Written request :: Only the lines from the start of the entries up to and including the line with "thread_crest_gap = 0.4" should be written out, exactly as they stand.

Modeling code records ::
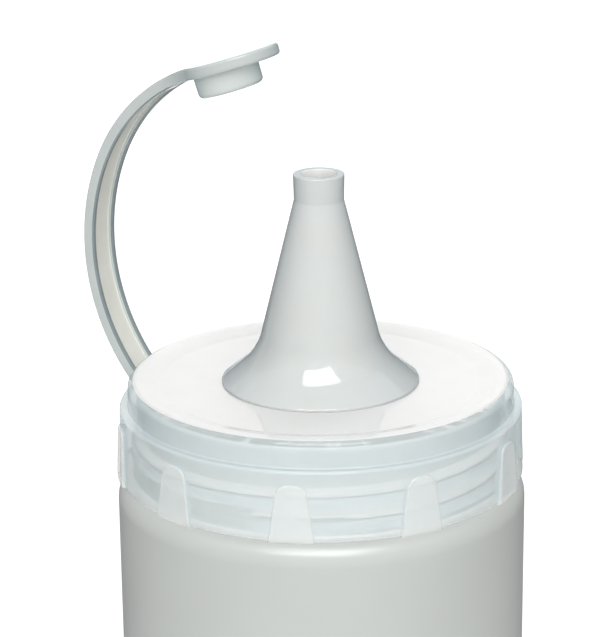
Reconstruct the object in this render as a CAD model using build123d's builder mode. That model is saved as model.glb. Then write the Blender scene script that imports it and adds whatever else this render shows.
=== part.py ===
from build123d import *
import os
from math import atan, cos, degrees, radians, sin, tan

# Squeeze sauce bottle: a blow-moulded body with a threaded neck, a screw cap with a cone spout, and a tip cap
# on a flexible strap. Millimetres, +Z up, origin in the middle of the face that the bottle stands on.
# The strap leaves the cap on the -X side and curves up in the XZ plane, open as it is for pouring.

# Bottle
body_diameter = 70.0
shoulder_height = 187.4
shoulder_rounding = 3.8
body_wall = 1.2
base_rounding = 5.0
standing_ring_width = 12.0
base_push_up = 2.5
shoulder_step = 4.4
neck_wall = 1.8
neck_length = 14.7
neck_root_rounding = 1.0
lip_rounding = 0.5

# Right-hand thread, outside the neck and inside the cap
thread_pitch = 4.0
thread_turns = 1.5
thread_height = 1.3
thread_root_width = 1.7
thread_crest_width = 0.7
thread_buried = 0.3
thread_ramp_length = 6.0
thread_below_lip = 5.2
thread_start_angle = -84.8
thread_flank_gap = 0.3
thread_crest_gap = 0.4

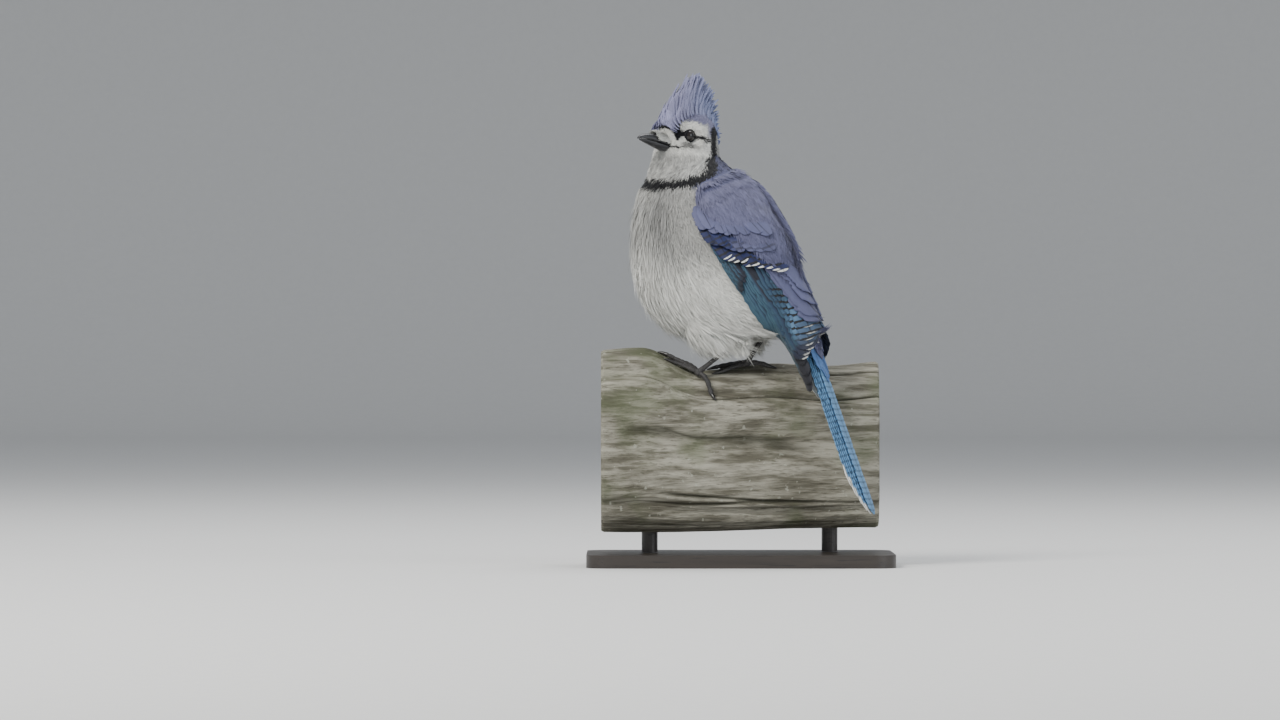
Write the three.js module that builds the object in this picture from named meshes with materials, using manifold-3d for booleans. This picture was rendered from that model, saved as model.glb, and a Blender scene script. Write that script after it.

Response below ::
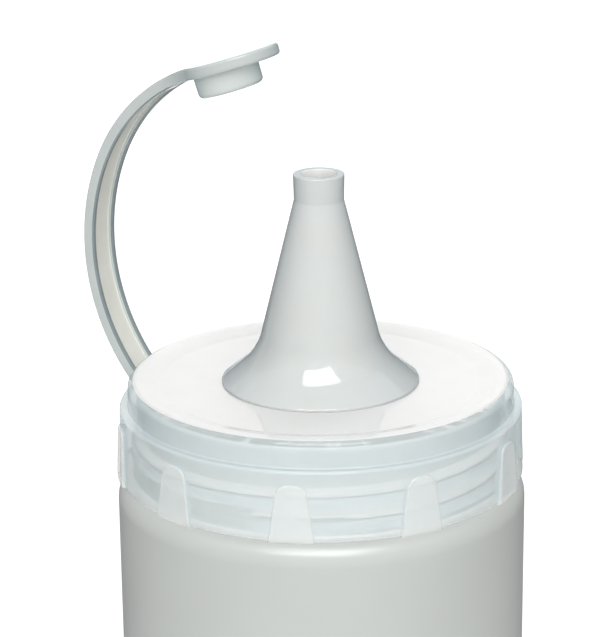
Reconstruct the object in this render as a CAD model using build123d's builder mode. That model is saved as model.glb. Then write the Blender scene script that imports it and adds whatever else this render shows.
=== part.py ===
from build123d import *
import os
from math import atan, cos, degrees, radians, sin, tan

# Squeeze sauce bottle: a blow-moulded body with a threaded neck, a screw cap with a cone spout, and a tip cap
# on a flexible strap. Millimetres, +Z up, origin in the middle of the face that the bottle stands on.
# The strap leaves the cap on the -X side and curves up in the XZ plane, open as it is for pouring.

# Bottle
body_diameter = 70.0
shoulder_height = 187.4
shoulder_rounding = 3.8
body_wall = 1.2
base_rounding = 5.0
standing_ring_width = 12.0
base_push_up = 2.5
shoulder_step = 4.4
neck_wall = 1.8
neck_length = 14.7
neck_root_rounding = 1.0
lip_rounding = 0.5

# Right-hand thread, outside the neck and inside the cap
thread_pitch = 4.0
thread_turns = 1.5
thread_height = 1.3
thread_root_width = 1.7
thread_crest_width = 0.7
thread_buried = 0.3
thread_ramp_length = 6.0
thread_below_lip = 5.2
thread_start_angle = -84.8
thread_flank_gap = 0.3
thread_crest_gap = 0.4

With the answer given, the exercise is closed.